Bruges is another town with canals although in the new parts of the city they are remarkably wide. On the drive in, we had seen several boats at least twice as wide as the one we travelled in on the Oxford canal. One had table and chairs enough to seat six on the deck. Another, obviously working boat, was loaded to the hilt with shipping containers. Once we were in the old town though, they were much narrower although still not generally as narrow as the English canals we had travelled.
Cobbled streets and cathedrals, canals and horse-drawn carriages, we wandered about admiring the sights and getting lost.
Horses and Cobblestones
Lost in Bruges
A spell of rain sent us into the Basilica of the Holy Blood which has an incredible set of murals and wall paintings and where I got to indulge my fascination with holy relics. This one was a cloth with some of Christ’s blood. I couldn’t take any photos or have a really close look since there was a priest on guard and I didn’t want to give offense by not showing respect to their relic. Besides, there was a queue of people waiting for their own glimpse.
Wikipedia tells me:
Popular legend asserts that the phial was taken to Bruges during the Second Crusade of CE 1147–1149, by Thierry of Alsace, who returned from Jerusalem with the relic of the Holy Blood presented to him by his brother-in-law Baldwin III of Jerusalem, as the reward of his great services. However, recent research found no evidences of the presence of the relic in Bruges before the 1250s. In all likelihood, the relic originated from the 1204 sack of Constantinople by the army of the Count of Flanders, Baldwin IX during the Fourth Crusade.
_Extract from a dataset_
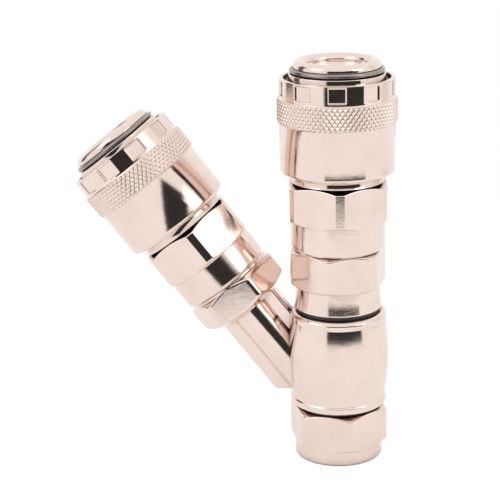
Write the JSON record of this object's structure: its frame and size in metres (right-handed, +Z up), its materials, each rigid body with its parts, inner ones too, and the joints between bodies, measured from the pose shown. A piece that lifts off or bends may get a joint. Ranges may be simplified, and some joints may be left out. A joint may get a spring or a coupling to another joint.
{
  "type": "two-way swivel air line quick coupler",
  "caption": "Two push-pull quick sockets on one swivelling inlet: an upright one and one on a slanted cast arm, each with a knurled sliding sleeve, locking balls and a shut-off valve.",
  "frame": {"origin": "middle of the inlet's bottom face, on the axis of its threaded port", "axes": "+Z up the axis of the inlet and the upright socket; the slanted arm leans towards -X"},
  "size_m": [0.0738, 0.0272, 0.0938],
  "materials": {
    "nickel": "polished nickel plate on brass",
    "spring_steel": "drawn steel wire",
    "ball_steel": "ground and polished",
    "brass": "turned",
    "rubber": "moulded",
    "polymer": "moulded"
  },
  "bodies": {
    "inlet": {"inlet_fitting": "nickel", "lower_thrust_washer": "polymer", "lower_o_ring": "rubber", "upper_o_ring": "rubber", "upper_thrust_washer": "polymer", "adapter": "nickel", "straight_body": "nickel", "straight_nose": "nickel", "straight_snap_ring": "spring_steel", "straight_packing": "rubber", "straight_sleeve_spring": "spring_steel", "straight_valve_spring": "spring_steel"},
    "arm": {"arm_barrel": "nickel", "branch_body": "nickel", "branch_nose": "nickel", "branch_snap_ring": "spring_steel", "branch_packing": "rubber", "branch_sleeve_spring": "spring_steel", "branch_valve_spring": "spring_steel"},
    "straight_sleeve": {"straight_sleeve": "nickel"},
    "straight_valve": {"straight_valve": "brass"},
    "straight_ball_1": {"straight_ball_1": "ball_steel"},
    "straight_ball_2": {"straight_ball_2": "ball_steel"},
    "straight_ball_3": {"straight_ball_3": "ball_steel"},
    "straight_ball_4": {"straight_ball_4": "ball_steel"},
    "branch_sleeve": {"branch_sleeve": "nickel"},
    "branch_valve": {"branch_valve": "brass"},
    "branch_ball_1": {"branch_ball_1": "ball_steel"},
    "branch_ball_2": {"branch_ball_2": "ball_steel"},
    "branch_ball_3": {"branch_ball_3": "ball_steel"},
    "branch_ball_4": {"branch_ball_4": "ball_steel"}
  },
  "joints": [
    {"name": "arm_swivel", "type": "hinge", "parent": "inlet", "child": "arm", "pos_m": [0, 0, 0.0243], "axis": [0, 0, 1], "continuous": true},
    {"name": "straight_sleeve_slide", "type": "slide", "parent": "inlet", "child": "straight_sleeve", "axis": [0, 0, -1], "range_m": [0, 0.002], "stiffness_N_per_m": 1500, "springref_m": -0.004, "deforming": ["straight_sleeve_spring"]},
    {"name": "straight_valve_slide", "type": "slide", "parent": "inlet", "child": "straight_valve", "axis": [0, 0, -1], "range_m": [0, 0.0045], "stiffness_N_per_m": 400, "springref_m": -0.005, "deforming": ["straight_valve_spring"]},
    {"name": "straight_ball_1_slide", "type": "slide", "parent": "inlet", "child": "straight_ball_1", "axis": [1, 0, 0], "range_m": [0, 0.00091]},
    {"name": "straight_ball_2_slide", "type": "slide", "parent": "inlet", "child": "straight_ball_2", "axis": [0, 1, 0], "range_m": [0, 0.00091]},
    {"name": "straight_ball_3_slide", "type": "slide", "parent": "inlet", "child": "straight_ball_3", "axis": [-1, 0, 0], "range_m": [0, 0.00091]},
    {"name": "straight_ball_4_slide", "type": "slide", "parent": "inlet", "child": "straight_ball_4", "axis": [0, -1, 0], "range_m": [0, 0.00091]},
    {"name": "branch_sleeve_slide", "type": "slide", "parent": "arm", "child": "branch_sleeve", "axis": [0.6157, 0, -0.788], "range_m": [0, 0.002], "stiffness_N_per_m": 1500, "springref_m": -0.004, "deforming": ["branch_sleeve_spring"]},
    {"name": "branch_valve_slide", "type": "slide", "parent": "arm", "child": "branch_valve", "axis": [0.6157, 0, -0.788], "range_m": [0, 0.0045], "stiffness_N_per_m": 400, "springref_m": -0.005, "deforming": ["branch_valve_spring"]},
    {"name": "branch_ball_1_slide", "type": "slide", "parent": "arm", "child": "branch_ball_1", "axis": [0.788, 0, 0.6157], "range_m": [0, 0.00091]},
    {"name": "branch_ball_2_slide", "type": "slide", "parent": "arm", "child": "branch_ball_2", "axis": [0, 1, 0], "range_m": [0, 0.00091]},
    {"name": "branch_ball_3_slide", "type": "slide", "parent": "arm", "child": "branch_ball_3", "axis": [-0.788, 0, -0.6157], "range_m": [0, 0.00091]},
    {"name": "branch_ball_4_slide", "type": "slide", "parent": "arm", "child": "branch_ball_4", "axis": [0, -1, 0], "range_m": [0, 0.00091]}
  ],
  "couplings": [
    {"joint": "straight_ball_1_slide", "follows": "straight_sleeve_slide", "ratio": 0.45},
    {"joint": "straight_ball_2_slide", "follows": "straight_sleeve_slide", "ratio": 0.45},
    {"joint": "straight_ball_3_slide", "follows": "straight_sleeve_slide", "ratio": 0.45},
    {"joint": "straight_ball_4_slide", "follows": "straight_sleeve_slide", "ratio": 0.45},
    {"joint": "branch_ball_1_slide", "follows": "branch_sleeve_slide", "ratio": 0.45},
    {"joint": "branch_ball_2_slide", "follows": "branch_sleeve_slide", "ratio": 0.45},
    {"joint": "branch_ball_3_slide", "follows": "branch_sleeve_slide", "ratio": 0.45},
    {"joint": "branch_ball_4_slide", "follows": "branch_sleeve_slide", "ratio": 0.45}
  ]
}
Recent investigations have showed that the phial, made of rock crystal and dating back to the 11th or 12th century, was a Byzantine perfume bottle made in the area of Constantinople. It was never opened since its arrival in Bruges. Its neck is wound with gold thread and its stopper is sealed with red wax. The phial is encased in a glass-fronted gold cylinder closed at each end by coronets decorated with angels. The date “MCCCLXXXVIII die III maii” (May 3, 1388) is engraved on the frame.
Basilica of the Holy Blood
Eventually we made it to the Markt, the main square of Bruges, where we paused to try the frieten (Dutch) or frites (French) or potato chips to us. Belgium claims to be the home of chips, or fries, and they certainly have cooking them under control. We did not, however, visit the chip museum.
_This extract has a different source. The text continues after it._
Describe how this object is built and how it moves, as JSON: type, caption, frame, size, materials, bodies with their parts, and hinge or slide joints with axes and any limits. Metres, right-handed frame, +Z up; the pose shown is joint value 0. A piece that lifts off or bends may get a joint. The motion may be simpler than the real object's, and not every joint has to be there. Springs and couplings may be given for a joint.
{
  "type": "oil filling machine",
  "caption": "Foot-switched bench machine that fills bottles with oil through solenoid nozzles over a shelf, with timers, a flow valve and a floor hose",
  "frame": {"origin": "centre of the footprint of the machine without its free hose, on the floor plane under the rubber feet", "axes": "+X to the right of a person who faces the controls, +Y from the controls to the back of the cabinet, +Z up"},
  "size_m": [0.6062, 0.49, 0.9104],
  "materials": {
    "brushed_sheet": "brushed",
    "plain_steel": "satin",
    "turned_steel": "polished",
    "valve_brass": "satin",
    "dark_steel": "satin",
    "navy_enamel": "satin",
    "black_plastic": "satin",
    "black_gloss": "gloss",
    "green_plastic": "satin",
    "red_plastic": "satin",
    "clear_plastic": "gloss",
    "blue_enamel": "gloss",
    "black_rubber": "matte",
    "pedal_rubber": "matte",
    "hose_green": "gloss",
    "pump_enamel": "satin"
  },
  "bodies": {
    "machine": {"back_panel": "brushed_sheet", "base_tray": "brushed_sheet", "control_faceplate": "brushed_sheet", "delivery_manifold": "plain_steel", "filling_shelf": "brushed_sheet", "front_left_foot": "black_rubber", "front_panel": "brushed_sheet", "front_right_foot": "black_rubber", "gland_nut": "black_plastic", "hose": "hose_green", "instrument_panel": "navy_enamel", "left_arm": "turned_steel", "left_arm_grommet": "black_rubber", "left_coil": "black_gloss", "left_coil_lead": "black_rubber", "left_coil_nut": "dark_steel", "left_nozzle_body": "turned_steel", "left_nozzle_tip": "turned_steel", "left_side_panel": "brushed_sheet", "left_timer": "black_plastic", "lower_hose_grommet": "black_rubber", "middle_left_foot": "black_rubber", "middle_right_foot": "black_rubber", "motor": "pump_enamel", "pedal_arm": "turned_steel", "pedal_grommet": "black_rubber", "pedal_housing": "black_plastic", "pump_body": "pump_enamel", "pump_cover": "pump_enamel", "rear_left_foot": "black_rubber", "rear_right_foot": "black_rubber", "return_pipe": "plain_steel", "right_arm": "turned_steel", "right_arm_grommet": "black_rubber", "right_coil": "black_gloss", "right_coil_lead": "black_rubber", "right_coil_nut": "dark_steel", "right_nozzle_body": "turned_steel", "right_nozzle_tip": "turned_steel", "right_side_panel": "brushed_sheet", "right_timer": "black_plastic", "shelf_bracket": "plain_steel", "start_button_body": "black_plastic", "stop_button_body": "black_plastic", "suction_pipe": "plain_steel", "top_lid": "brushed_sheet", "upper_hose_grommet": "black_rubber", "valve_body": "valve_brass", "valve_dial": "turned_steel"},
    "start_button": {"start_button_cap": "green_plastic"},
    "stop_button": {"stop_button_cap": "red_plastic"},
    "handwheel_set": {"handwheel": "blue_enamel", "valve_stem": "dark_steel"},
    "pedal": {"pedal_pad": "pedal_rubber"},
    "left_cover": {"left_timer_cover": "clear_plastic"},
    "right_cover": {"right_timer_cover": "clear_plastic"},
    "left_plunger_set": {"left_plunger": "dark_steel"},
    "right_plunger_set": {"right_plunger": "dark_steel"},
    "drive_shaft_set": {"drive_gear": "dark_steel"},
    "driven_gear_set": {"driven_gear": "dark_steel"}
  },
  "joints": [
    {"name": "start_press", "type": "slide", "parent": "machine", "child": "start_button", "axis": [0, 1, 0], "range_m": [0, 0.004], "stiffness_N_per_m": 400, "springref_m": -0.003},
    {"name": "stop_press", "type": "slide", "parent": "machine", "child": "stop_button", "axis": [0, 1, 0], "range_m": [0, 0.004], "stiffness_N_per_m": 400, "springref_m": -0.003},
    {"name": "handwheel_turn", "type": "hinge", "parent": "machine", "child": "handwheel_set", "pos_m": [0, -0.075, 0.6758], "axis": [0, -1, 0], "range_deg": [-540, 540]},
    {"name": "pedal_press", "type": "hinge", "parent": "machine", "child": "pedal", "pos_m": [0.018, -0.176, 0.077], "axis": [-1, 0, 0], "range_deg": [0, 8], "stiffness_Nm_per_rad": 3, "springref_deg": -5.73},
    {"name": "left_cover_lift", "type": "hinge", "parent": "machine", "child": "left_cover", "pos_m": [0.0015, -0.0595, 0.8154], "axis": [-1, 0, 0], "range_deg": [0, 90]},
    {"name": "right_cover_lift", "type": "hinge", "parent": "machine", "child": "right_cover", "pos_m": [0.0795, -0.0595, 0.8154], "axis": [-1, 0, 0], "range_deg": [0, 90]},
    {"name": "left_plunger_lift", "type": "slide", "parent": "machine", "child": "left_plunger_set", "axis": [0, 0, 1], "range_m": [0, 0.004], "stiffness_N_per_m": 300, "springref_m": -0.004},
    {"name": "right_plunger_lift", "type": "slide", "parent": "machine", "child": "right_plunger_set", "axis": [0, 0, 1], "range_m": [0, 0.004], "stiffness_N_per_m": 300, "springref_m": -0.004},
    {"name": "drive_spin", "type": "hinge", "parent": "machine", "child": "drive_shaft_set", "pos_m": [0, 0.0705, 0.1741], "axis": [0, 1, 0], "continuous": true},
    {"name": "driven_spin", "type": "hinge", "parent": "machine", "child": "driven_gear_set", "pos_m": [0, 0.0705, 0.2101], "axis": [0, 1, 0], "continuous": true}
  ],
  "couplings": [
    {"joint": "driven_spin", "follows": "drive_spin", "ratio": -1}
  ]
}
Belgium chocolate shops were everywhere and eventually succumbing, we bought a variety box. It appears to contain mostly liquors so far but I will soldier on in my investigations. With the amount of Belgium lace shops almost outnumbering the chocolate shops, I was hoping to find some lace bobbins to take home as souvenirs as well but no luck. For some reason I expected to see some with ‘I visited Brugges’ or something equally touristy painted on but apparently I am the only visiting lacemaker.
While we sat waiting for dusk and the blue hour, I managed to sneak onto a free wifi connection and check for geocaches in Bruges. There was one not fifty meters from where we sat so I tracked it down. Now I am only a beginner geocacher, but I would never in all my years have imagined someone disguising a geocache as a bicycle in the middle of a busy market square. Unfortunately, to get to the log book, one had to work out a puzzle. I’m no good at that sort of thing so I didn’t get to log my first Belgium geocache in the Markt. I found another later though somewhere else.
After fortifying ourselves with another serve of frites, we set off for several locations we had noted as possibilities for night-time shots. First the bell tower in the Markt, then to Jon Van Eyck square where an impressive building and a long canal offered possibilities. Unfortunately, in a town full of spotlights, this area appeared to be short of lighting. We started heading in the general direction of the van, stopping to take a photo at various illuminated buildings.
Bell Tower, Markt
Bruges at Night
As we walked, it became apparent that a storm was just over the horizon. By the time we made it home, at just before 12am, it was bucketing down, so heavily as to render the umbrella superfluous. It was, however, surprisingly warm and humid. Since our water supply would be topped up in the morning, we both indulged in a quick shower, and settled down to exhausted sleep.